GIVEN PROBLEM: Return exactly the lines that run from the beginning through the line containing "floor_t = 28; // [18:1:28]", both included, and no others.

DATA FOR THE TASK:
"""

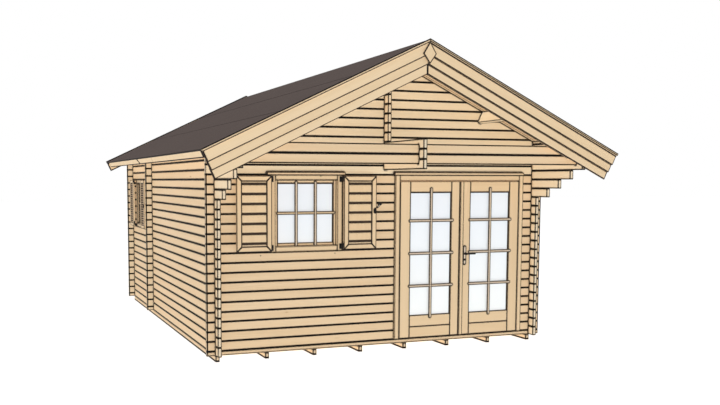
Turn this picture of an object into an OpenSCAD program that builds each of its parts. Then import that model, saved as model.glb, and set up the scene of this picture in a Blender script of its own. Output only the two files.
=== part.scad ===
// Log cabin of planed machine logs with interlocked corners, a double glazed
// door and a shuttered window under a deep front gable overhang, and a back
// room lit by a shuttered side window. All sizes are in millimetres, +Z is up.
// The origin is on the ground under the middle of the whole outline.

/* [Logs] */
// Height of one log course
log_h = 110; // [100:1:120]
// Thickness of the log walls
log_t = 45; // [40:1:50]
// Depth of the V groove between two courses
groove = 5; // [2:1:6]
// Half the height of that groove
groove_h = 6; // [2:1:8]
// How far log ends stand out past a crossing wall
log_end = 100; // [60:5:130]

/* [Plan] */
// Width over the outside faces of the side walls
house_w = 4182; // [4160:2:4300]
// Depth over the outside faces of the front and back walls
house_d = 5457; // [5440:1:5600]
// Distance from the front face to the partition's front face
partition_y = 3697; // [3600:1:3710]
// Height of the foundation joists
joist_h = 70; // [60:1:90]
// Width of the foundation joists
joist_w = 45; // [40:1:60]
// Distance between foundation joists
joist_pitch = 586; // [560:1:590]
// Thickness of the floor boards
floor_t = 28; // [18:1:28]

/* [Roof] */
// Roof pitch in degrees
pitch = 25.5; // [25:0.1:26]
// Height at which the two roof slopes meet
ridge_z = 3533; // [3525:1:3560]
// How far the felt's flat ridge lies under that height
ridge_drop = 16; // [12:1:18]
// Length of the roof slope from ridge to eave
slope_l = 2760; // [2720:5:2800]
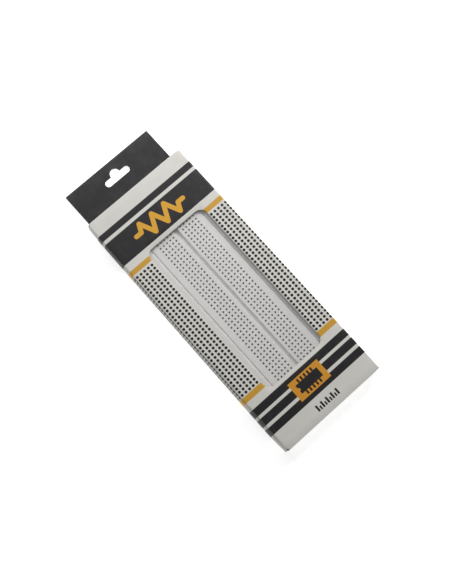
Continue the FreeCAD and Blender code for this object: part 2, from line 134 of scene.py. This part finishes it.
PAPER_WHITE = srgb(231, 229, 223)
PAPER_SHADE = srgb(227, 225, 218)
# The sides' white is darker than the front's paper: painted shade on the side walls.
SIDE_WHITE_PAINTED_SHADE = srgb(208, 206, 199)
SIDE_BLOTCH_PAINTED_SHADE = srgb(194, 192, 184)
RAW_CARD = srgb(190, 184, 172)
RAW_FLECK = srgb(160, 152, 138)
INK_BLACK = srgb(33, 31, 34)
INK_DOT = srgb(17, 15, 18)
INK_BLACK_FLECK = srgb(44, 42, 45)
INK_BLACK_WORN = srgb(84, 82, 82)
# A paler black: painted sheen on the ink of the sides and tab, and painted reflection with wear in the
# streaks near the front's folds.
INK_BLACK_SHEEN_AND_WEAR = srgb(70, 70, 69)
INK_AMBER = srgb(232, 172, 50)
INK_BAR = srgb(218, 166, 58)
INK_ORANGE = srgb(226, 156, 46)
HOUSING_WHITE = srgb(249, 247, 247)
HOUSING_SHADE = srgb(243, 240, 241)

# ---------------------------------------------------------------- shader helper


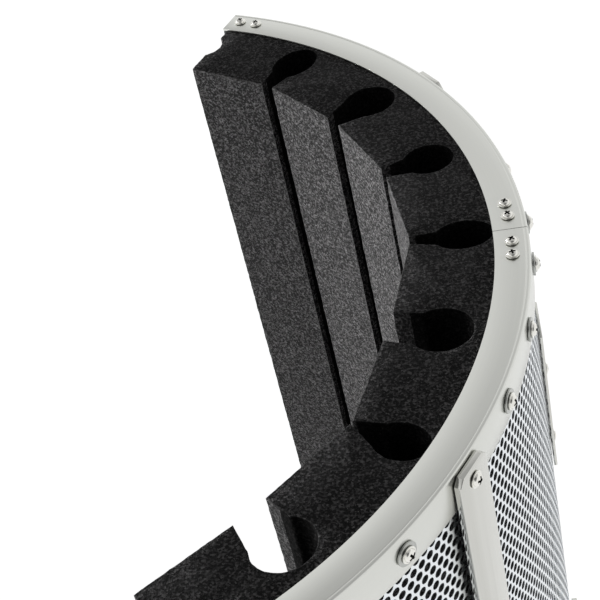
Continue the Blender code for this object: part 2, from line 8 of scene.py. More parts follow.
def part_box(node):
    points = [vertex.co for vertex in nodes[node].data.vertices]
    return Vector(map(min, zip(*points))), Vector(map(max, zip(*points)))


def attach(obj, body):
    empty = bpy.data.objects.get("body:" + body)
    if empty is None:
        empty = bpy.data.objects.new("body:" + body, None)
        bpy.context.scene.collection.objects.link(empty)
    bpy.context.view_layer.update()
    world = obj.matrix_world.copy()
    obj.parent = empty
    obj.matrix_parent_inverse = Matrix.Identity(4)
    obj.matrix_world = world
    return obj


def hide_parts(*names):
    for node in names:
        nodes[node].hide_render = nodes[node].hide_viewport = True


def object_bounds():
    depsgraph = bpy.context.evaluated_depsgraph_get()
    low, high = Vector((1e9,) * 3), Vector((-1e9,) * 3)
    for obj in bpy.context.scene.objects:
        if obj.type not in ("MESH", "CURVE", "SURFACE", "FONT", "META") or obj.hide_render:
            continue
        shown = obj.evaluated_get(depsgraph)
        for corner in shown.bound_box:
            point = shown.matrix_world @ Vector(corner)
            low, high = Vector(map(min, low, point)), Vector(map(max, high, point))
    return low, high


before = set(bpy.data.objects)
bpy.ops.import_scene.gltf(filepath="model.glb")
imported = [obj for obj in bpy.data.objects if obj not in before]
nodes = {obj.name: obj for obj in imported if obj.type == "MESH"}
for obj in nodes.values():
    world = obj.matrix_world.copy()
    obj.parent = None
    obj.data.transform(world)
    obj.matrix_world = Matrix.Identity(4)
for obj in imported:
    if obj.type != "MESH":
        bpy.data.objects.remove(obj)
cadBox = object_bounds()
mm = 0.001

shield = {
    "halfAngle": 63.0,
    "rimInner": 231.0 * mm,
    "rimWidth": 15.0 * mm,
    "bandHeight": 18.0 * mm,
    "rimSheet": 1.2 * mm,
    "perforatedSheet": 1.2 * mm,
    "frameSheet": 1.5 * mm,
    "clearance": 0.3 * mm,
}
rimOuter = shield["rimInner"] + shield["rimWidth"]
sheetOuter = rimOuter - shield["rimSheet"] - shield["clearance"]
sheetInner = sheetOuter - shield["perforatedSheet"]
frameInner = sheetInner - shield["clearance"] - shield["frameSheet"]
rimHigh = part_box("top_rim_right")[1]
shieldTop = rimHigh.z
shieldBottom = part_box("bottom_rim_right")[0].z
arcY = rimHigh.y - rimOuter  # the arc's centre, on X = 0
sides = ((-1, "left"), (1, "right"))
levels = ((True, "top"), (False, "bottom"))
print("frame loaded:", len(nodes), "nodes")


# Places along the arc
def arcPoint(radius, angle, z=0.0):
    turn = math.radians(angle)
    return Vector((radius * math.sin(turn), arcY + radius * math.cos(turn), z))


def arcAngle(length, radius):
    return math.degrees(length / radius)


def outwardPlace(radius, angle, z):
    # local Z points out from the arc and local Y points down
    turn = math.radians(angle)
    out = Vector((math.sin(turn), math.cos(turn), 0.0))
    along = Vector((math.cos(turn), -math.sin(turn), 0.0))
    axes = Matrix((along, out.cross(along), out)).transposed().to_4x4()
    return Matrix.Translation(arcPoint(radius, angle, z)) @ axes


def backPlace(x, y, z):
    # local Z points to the back
    return Matrix.Translation((x, y, z)) @ Matrix.Rotation(-math.pi / 2, 4, "X")


def upPlace(x, y, z):
    return Matrix.Translation((x, y, z))


def downPlace(x, y, z):
    return upPlace(x, y, z) @ Matrix.Rotation(math.pi, 4, "X")


# Meshes
def vertsOf(made):
    return [v for v in made["geom"] if isinstance(v, bmesh.types.BMVert)]


def edgesOf(made):
    return [e for e in made["geom"] if isinstance(e, bmesh.types.BMEdge)]


def linkMesh(name, bm, merge=1e-6):
    bmesh.ops.remove_doubles(bm, verts=bm.verts, dist=merge)
    bmesh.ops.recalc_face_normals(bm, faces=bm.faces)
    mesh = bpy.data.meshes.new(name)
    bm.to_mesh(mesh)
    bm.free()
    thing = bpy.data.objects.new(name, mesh)
    bpy.context.scene.collection.objects.link(thing)
    return thing


def dress(piece, finish, body="shield", replaced=(), sharp=32):
    # finish, smooth shading, the body that carries the piece and the nodes that it stands for
    material, slot = finish
    if not piece.data.materials:
        piece.data.materials.append(material)
    piece.data.shade_smooth()
    piece.data.set_sharp_from_angle(angle=math.radians(sharp))
    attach(piece, body)
    if replaced:
        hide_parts(*replaced)
    return piece


def carve(piece, cutterMesh, inner=None):
    # cuts a closed shape out for good, its walls in a material of their own if one is given
    cutter = linkMesh("cutter", cutterMesh)
    modifier = piece.modifiers.new("carve", "BOOLEAN")
    modifier.operation = "DIFFERENCE"
    modifier.solver = "EXACT"
    modifier.object = cutter
    if inner:
        cutter.data.materials.append(inner)
        modifier.material_mode = "TRANSFER"
    graph = bpy.context.evaluated_depsgraph_get()
    carved = bpy.data.meshes.new_from_object(piece.evaluated_get(graph))
    piece.modifiers.clear()
    old = piece.data
    piece.data = carved
    bpy.data.meshes.remove(old)
    bpy.data.meshes.remove(cutter.data)  # the cutter goes with its mesh


def addFace(bm, points):
    return bm.faces.new([bm.verts.new(p) for p in points])


def lift(bm, face, vector):
    raised = bmesh.ops.extrude_face_region(bm, geom=[face])
    bmesh.ops.translate(bm, verts=vertsOf(raised), vec=vector)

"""

REPLY:
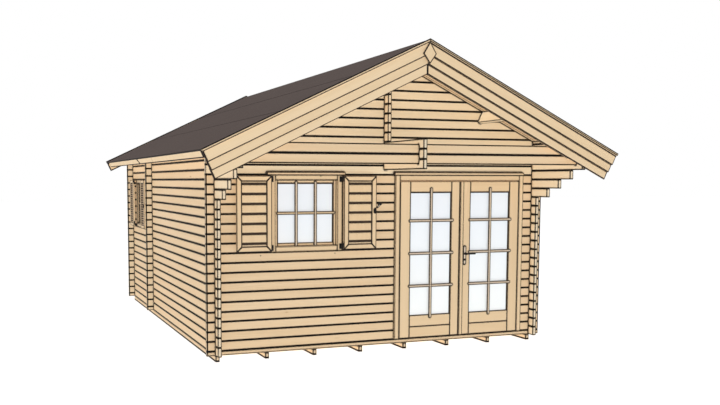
Turn this picture of an object into an OpenSCAD program that builds each of its parts. Then import that model, saved as model.glb, and set up the scene of this picture in a Blender script of its own. Output only the two files.
=== part.scad ===
// Log cabin of planed machine logs with interlocked corners, a double glazed
// door and a shuttered window under a deep front gable overhang, and a back
// room lit by a shuttered side window. All sizes are in millimetres, +Z is up.
// The origin is on the ground under the middle of the whole outline.

/* [Logs] */
// Height of one log course
log_h = 110; // [100:1:120]
// Thickness of the log walls
log_t = 45; // [40:1:50]
// Depth of the V groove between two courses
groove = 5; // [2:1:6]
// Half the height of that groove
groove_h = 6; // [2:1:8]
// How far log ends stand out past a crossing wall
log_end = 100; // [60:5:130]

/* [Plan] */
// Width over the outside faces of the side walls
house_w = 4182; // [4160:2:4300]
// Depth over the outside faces of the front and back walls
house_d = 5457; // [5440:1:5600]
// Distance from the front face to the partition's front face
partition_y = 3697; // [3600:1:3710]
// Height of the foundation joists
joist_h = 70; // [60:1:90]
// Width of the foundation joists
joist_w = 45; // [40:1:60]
// Distance between foundation joists
joist_pitch = 586; // [560:1:590]
// Thickness of the floor boards
floor_t = 28; // [18:1:28]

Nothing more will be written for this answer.